As academics and educators we should — at the very minimum — be able to practice what we preach and be really critical of what we promote and recommend, even if it goes against our own biases. Critical literacy is not about curating content for the “right” side, it is exactly the opposite, it “encourages readers to actively analyze texts and offers strategies for what proponents describe as uncovering underlying messages”, whatever those underlying messages are and wherever they come from. If we are legit about critical literacy and we are not using the situation as a “good crisis”, we have to be as honest and transparent as we can and put our own biases up front.

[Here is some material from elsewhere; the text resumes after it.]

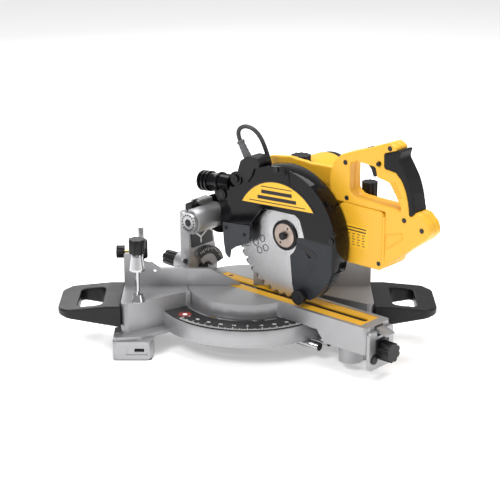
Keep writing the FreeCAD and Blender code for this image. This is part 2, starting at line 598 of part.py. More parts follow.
def build_head():
    ax, az = ARBOR
    mx, mz = MOTOR
    arm_piece("gear_case", gear_case())
    arm_piece("upper_guard", upper_guard())
    arm_piece("rear_shield", rear_shield())
    arm_piece("dust_spout", dust_spout())
    arm_piece("motor_housing", motor_housing())
    cover = cut(fuse(rod(MOTOR_R - 5.1, (mx, 144, mz), Y, 6), rod(MOTOR_R - 2, (mx, 149.6, mz), Y, 12)),
                rod(MOTOR_R - 9, (mx, 140, mz), Y, 18))
    arm_piece("motor_cover", cover)
    caps = [cut(knob((mx - 2, 75, mz + 46), Z, 17, 22, 10), rod(MOTOR_R - 5, (mx, 0, mz), Y, 200)),
            knob((202, 70, 266.2), Z, 13, 30, 10)]
    arm_piece("brush_caps", group(caps))
    whole = handle()
    holes = [rod(3.3, (x, 0, z), Y, 60) for x, z in SCREW_SPOTS]
    whole = cut(whole, *holes, rod(2 + FIT, (TRIGGER_PIN[0], 23.5, TRIGGER_PIN[1]), Y, 23))
    arm_piece("handle_shell_left", whole.common(box(0, 500, 0, SHELL_MID, 0, 600)))
    arm_piece("handle_shell_right", whole.common(box(0, 500, SHELL_MID, 99, 0, 600)))
    screws = [rod(3.2, (x, SHELL_LEFT + 2, z), Y, 26) for x, z in SCREW_SPOTS]
    screws += [rod(5, (x, GUARD_LEFT - 2, z), Y, 2) for x, z in GUARD_SPOTS]
    arm_piece("housing_screws", group(screws))
    band = side(GRIP_BAND, GRIP_BAND_R, SHELL_LEFT - 1, SHELL_RIGHT + 1)
    arm_piece("grip_overmould", band)
    arm_piece("trigger_switch", box(227, 261, 28, 42, 357.2, 365.8))
    stator = cut(rod(MOTOR_R - 5, (mx, 64, mz), Y, 46), rod(25.5, (mx, 60, mz), Y, 60))
    arm_piece("stator", stator)
    bearings = [tube(13, 8 + FIT, (ax, y0, az), Y, 8) for y0 in (10, 34)]
    arm_piece("arbor_bearings", group(bearings))
    arm_piece("guard_bracket", bracket())


def bracket():
    """Black bracket on top of the guard that carries the lead's boot, with a lip over the guard's face."""
    top = side([(-4, 292), (3, 313), (18, 323), (38, 324), (45, 315), (40, 300), (10, 280)],
               [4, 8, 8, 6, 6, 0, 0], -21, 8)
    lip = side([(-2, 292), (2, 306), (34, 310), (28, 292), (16, 276)], [4, 4, 4, 8, 3], -21, GUARD_LEFT)
    block = cut(top, rod(GUARD_R, (ARBOR[0], -40, ARBOR[1]), Y, 80))
    return cut(fuse(block, lip), lead_boot(), rod(12.2, (-8, -40, 280), Y, 60))


def build_moving_head():
    ax, az = ARBOR
    arm_piece("guard_hub", tube(38, 32 + FIT, (ax, 7.5, az), Y, 5))
    arm_piece("lower_guard", lower_guard())
    arm_piece("guard_roller", tube(12.5, 3 + FIT, (132, -27, 105.5), Y, 9))
    arm_piece("arbor_shaft", rod(8, (ax, -1, az), Y, 42))
    gear = gear_wheel(ARBOR, GEAR_TEETH, 25, 31, math.degrees(MOTOR_ANGLE))
    arm_piece("spindle_gear", cut(gear, rod(8, (ax, 0, az), Y, 50)))
    arm_piece("inner_flange", cut(rod(25, (ax, BLADE_HALF - 0.3, az), Y, 3.5), rod(8, (ax, 0, az), Y, 50)))
    outer = cut(rod(20.5, (ax, -5, az), Y, 4), rod(8, (ax, -1, az), Y, 5), rod(4, (ax, -9, az), Y, 20))
    arm_piece("outer_flange", outer)
    arm_piece("arbor_bolt", fuse(rod(6.5, (ax, -10.5, az), Y, 5.5), rod(4, (ax, -6, az), Y, 5)))
    arm_piece("saw_blade", saw_blade())
    arm_piece("armature", armature())
    arm_piece("motor_fan", fan())
    arm_piece("trigger", trigger())
    arm_piece("lock_off_button", rod(3.2, (BUTTON[0], 16, BUTTON[1]), Y, 12))
    arm_piece("spindle_lock_button", rod(6, (125, 65, 276), Z, 20))


# ---- work clamp ----
def build_clamp():
    x, py, ry = CLAMP_X, CLAMP_POST_Y, CLAMP_ROD_Y
    piece("clamp_post", rod(5 - FIT, (x, py, 60), Z, 126))
    sleeve = rod(11, (x, py, TABLE + 42), Z, 30)
    arm = slab([(x - 7, ry), (x + 7, ry), (x + 8, py), (x - 8, py)], 0, TABLE + 62, TABLE + 74)
    boss = cone(13, 9, (x, ry, TABLE + 54), Z, 28)
    side_boss = rod(7, (x - 20, py, TABLE + 52), X, 20)
    body = fuse(sleeve, arm, boss, side_boss)
    body = cut(body, rod(5, (x, py, 100), Z, 100), rod(3.5 + FIT, (x, ry, 100), Z, 100),
               rod(3 + FIT, (x - 40, py, TABLE + 52), X, 40))
    piece("clamp_arm", body)
    screw = fuse(rod(3, (x - 30, py, TABLE + 52), X, 24.5), knob((x - 42, py, TABLE + 52), X, 11, 14, 5))
    piece("clamp_thumb_screw", screw)
    spindle = fuse(rod(3.5, (x, ry, TABLE + 6), Z, 90), knob((x, ry, TABLE + 84), Z, 13.5, 24))
    piece("clamp_spindle", spindle)
    pad = cut(cone(12, 8, (x, ry, TABLE + 0.2), Z, 12), rod(3.5 + FIT, (x, ry, TABLE + 5.9), Z, 20))
    piece("clamp_pad", pad)


# ---- lead ----
def round_route(points, r):
    """A tube along straight runs joined by arcs as large as the runs allow."""
    pts = [vec(*p) for p in points]
    edges, last = [], pts[0]
    for i in range(1, len(pts) - 1):
        back, ahead = pts[i - 1] - pts[i], pts[i + 1] - pts[i]
        short = min(back.Length, ahead.Length)
        half = back.getAngle(ahead) / 2
        back.normalize()
        ahead.normalize()
        run = 0.45 * short
        radius = run * math.tan(half)
        print("lead radius %.1f" % radius)
        mid = back + ahead
        mid.normalize()
        a, b = pts[i] + back * run, pts[i] + ahead * run
        m = pts[i] + mid * (radius / math.sin(half) - radius)
        edges += [Part.makeLine(last, a), Part.Arc(a, m, b).toShape()]
        last = b
    edges.append(Part.makeLine(last, pts[-1]))
    wire = Part.Wire(edges)
    start = pts[1] - pts[0]
    profile = Part.Wire([Part.makeCircle(r, pts[0], start)])
    solid = wire.makePipeShell([profile], True, False)
    print("lead length %.1f volume ratio %.4f" % (wire.Length, solid.Volume / (math.pi * r * r * wire.Length)))
    return solid


BOOT_LOW, BOOT_TOP = (9.0, -2.0, 305.0), (-14.0, -2.0, 340.0)
LEAD = [(-14.0, -2.0, 340.0), (-19.0, -2.0, 349.0), (-18.0, -1.0, 359.0), (-9.0, 1.0, 365.5),
        (3.0, 4.0, 365.0), (13.5, 8.0, 358.0), (20.5, 12.5, 345.5), (24.0, 17.5, 330.0),
        (26.5, 22.0, 314.0), (28.4, 26.0, 297.0)]


def lead_boot():
    """The tapered strain relief that the lead leaves the bracket through."""
    low, top = vec(*BOOT_LOW), vec(*BOOT_TOP)
    axis = top - low
    length = axis.Length
    axis.normalize()
    body = Part.makeCone(7.4, 5.4, length, low, axis)
    return fuse(body, Part.makeCylinder(6.8, 4, top - axis * 4, axis))


def build_lead():
    lead = round_route(LEAD, LEAD_R)
    arm_piece("lead_boot", cut(lead_boot(), rod(GUARD_R, (ARBOR[0], -40, ARBOR[1]), Y, 80), lead))
    arm_piece("power_lead", lead)


for build in (build_base, build_turntable, build_carriage, build_bevel, build_head,
              build_moving_head, build_clamp, build_lead):
    build()

for name, shape in PIECES.items():
    if not shape.isValid():
        print("NOT VALID:", name)
    shape.exportStep("parts/%s.step" % name)
print(len(PIECES), "nodes")
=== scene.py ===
"""Sliding mitre saw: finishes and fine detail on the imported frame.

Sizes are millimetres in the arm frame, x out along the table's arm, y to its right and z up from the
floor, unless a name or comment says world.  The world frame has the saw's front at -y.
"""
import json
import math

import bmesh
import bpy
from mathutils import Matrix, Vector

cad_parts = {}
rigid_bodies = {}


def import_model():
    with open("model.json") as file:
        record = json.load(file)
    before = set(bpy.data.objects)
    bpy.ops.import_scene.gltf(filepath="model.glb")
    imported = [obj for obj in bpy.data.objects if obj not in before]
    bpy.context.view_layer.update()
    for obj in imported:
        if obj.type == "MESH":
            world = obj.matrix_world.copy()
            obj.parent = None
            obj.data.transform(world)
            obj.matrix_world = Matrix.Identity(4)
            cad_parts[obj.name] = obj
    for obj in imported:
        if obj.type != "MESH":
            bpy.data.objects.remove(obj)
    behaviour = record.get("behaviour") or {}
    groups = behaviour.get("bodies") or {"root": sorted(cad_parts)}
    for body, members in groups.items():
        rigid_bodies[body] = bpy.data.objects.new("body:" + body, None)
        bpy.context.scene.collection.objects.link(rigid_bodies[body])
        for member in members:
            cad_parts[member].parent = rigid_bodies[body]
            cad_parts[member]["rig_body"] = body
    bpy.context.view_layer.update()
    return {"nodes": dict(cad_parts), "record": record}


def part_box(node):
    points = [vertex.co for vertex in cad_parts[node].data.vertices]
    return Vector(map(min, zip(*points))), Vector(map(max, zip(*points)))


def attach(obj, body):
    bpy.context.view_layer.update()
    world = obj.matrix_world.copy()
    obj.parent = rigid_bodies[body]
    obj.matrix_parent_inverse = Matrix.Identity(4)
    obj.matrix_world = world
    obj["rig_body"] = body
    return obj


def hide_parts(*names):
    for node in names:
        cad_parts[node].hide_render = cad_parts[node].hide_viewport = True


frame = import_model()
NODES = frame["nodes"]

MM = 0.001
MITRE = 48.5                        # degrees that the arm is turned to the right
ARBOR = (84.6, 196.8)               # blade axis, x and z
PIVOT = (-78.0, 198.0)              # chop axis
MOTOR = (54.9, 244.3)               # motor axis
BLADE_R = 108.0
BLADE_HALF = 1.25                   # half the blade's thickness over its printed marks
GUARD_LEFT = -18.05                 # just proud of the upper guard's outer face
COVER_LEFT = -13.0                  # outer face of the lower guard
HOUSING_LEFT = 19.55                # just under the housing's blade-side face
SCALE_TOP = 64.15                   # just proud of the mitre scale
PLATE_R = 92.5                      # yellow plate on the upper guard
PLATE_ENDS = (38, 149)              # degrees about the blade axis
TURN = math.radians(MITRE - 90)
ARM = Matrix.Rotation(TURN, 4, "Z") @ Matrix.Scale(MM, 4)
WORLD = Matrix.Scale(MM, 4)
OUT, ACROSS, UP = (1, 0, 0), (0, 1, 0), (0, 0, 1)
WELD_GAP = 0.01 * MM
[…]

Deceptive media has existed for a long time and the attempts to represent it as a matter of “digital literacy” ignore not only a long history but previous efforts to deal with it. In my opinion, curating information is not the same as “fighting fake news”. Curation avoids such a fight. We need to facilitate the analysis of deceptive media to our students, and for that, we need to make deceptive media available in a relatively controlled environment. I would even recommend letting the students experiment by creating their own deceptive media artifacts. In my opinion, the exercise of producing “fake news” demands at least a fundamental understanding of the genre, which is crucial for deep analysis. We even have some solid frameworks to perform these analyses! Rhetoric has been around for literally millennia (talking about pre-digital) and is still used extensively in the production of persuasive media. Check out this TedEd video by Camille A. Langston.
Another great resource is the Debunking Handbook by John Cook and Stephan Lewandowsky, in which the authors provide a systematic approach to persuasive argumentation.
It is undebatable that the buzz about fake news is bringing attention to issues of media deception. This is not a bad thing at all, it is an opportunity for all educators to tackle this issue in a critical way, particularly if we manage to become more reflexive about our methods and open about our biases. It is also a great opportunity to transmit these dispositions to our students. Sounds like a potentially good crisis to me.